Berdirinya UNIVA sebagai perguruan tinggi Islam tertua ketiga di
Sumatera Utara secara tidak langsung diilhami oleh keberadaan Universitas Al
Azhar di Mesir dan Universitas Ummul Quro di Mekah. Universitas ini
sebelumnya menjadi tujuan studi pelajar-pelajar alumni Qismu Ali Al Washliyah.
Para tokoh Al Washliyah memandang pentingnya mendirikan perguruan tinggi
Islam yang berciri paham ”Ahlus Sunnah wal Jama’ah” yaitu mengembangkan
akidah Asy’ariyah dan mazhab fiqih Asysyafi’iyah sebagai paham dan implikasi
dari keinginan umat Islam sebagai mayoritas di Sumatera Utara.
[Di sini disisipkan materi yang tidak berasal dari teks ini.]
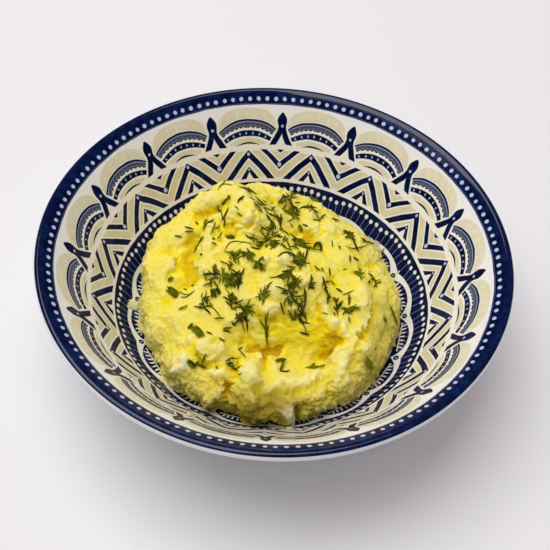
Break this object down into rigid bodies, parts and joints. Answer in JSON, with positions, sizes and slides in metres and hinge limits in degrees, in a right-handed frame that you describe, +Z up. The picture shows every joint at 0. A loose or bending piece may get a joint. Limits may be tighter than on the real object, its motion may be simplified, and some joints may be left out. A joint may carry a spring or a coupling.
{
  "type": "mashed potato side in a bowl",
  "caption": "Heap of buttered mashed potato with a spoon-pressed hollow, served in a deep round glazed bowl with a banded blue ornament.",
  "frame": {"origin": "on the table, under the middle of the bowl", "axes": "+Z up along the bowl's axis, -Y towards the side that the long front hollow faces"},
  "size_m": [0.2222, 0.2222, 0.06],
  "materials": {
    "glaze": "glossy cream glaze with a cobalt blue and sand ornament inside, plain white outside",
    "mash": null,
    "herb": null
  },
  "bodies": {
    "root": {"bowl": "glaze", "mashed_potato": "mash"}
  },
  "joints": []
}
Besarnya peranan lulusan universitas umum model barat di tengah
masyarakat Muslim juga menjadi tantangan bagi ulama Al Washliyah untuk
berusaha mendirikan perguruan tinggi bagi generasi mudanya. Hal di atas menjadi
salah satu faktor yang melatar belakangi lahirnya UNIVA. Perguruan tinggi ini
menyelenggarakan sistem pendidikan yang bertujuan melahirkan ulama dan
sarjana Islam dengan ciri khas mengembangkan paham ”Ahlus Sunnah wal
Jama’ah” yang berbeda dengan sarjana-sarjana produk universitas lain.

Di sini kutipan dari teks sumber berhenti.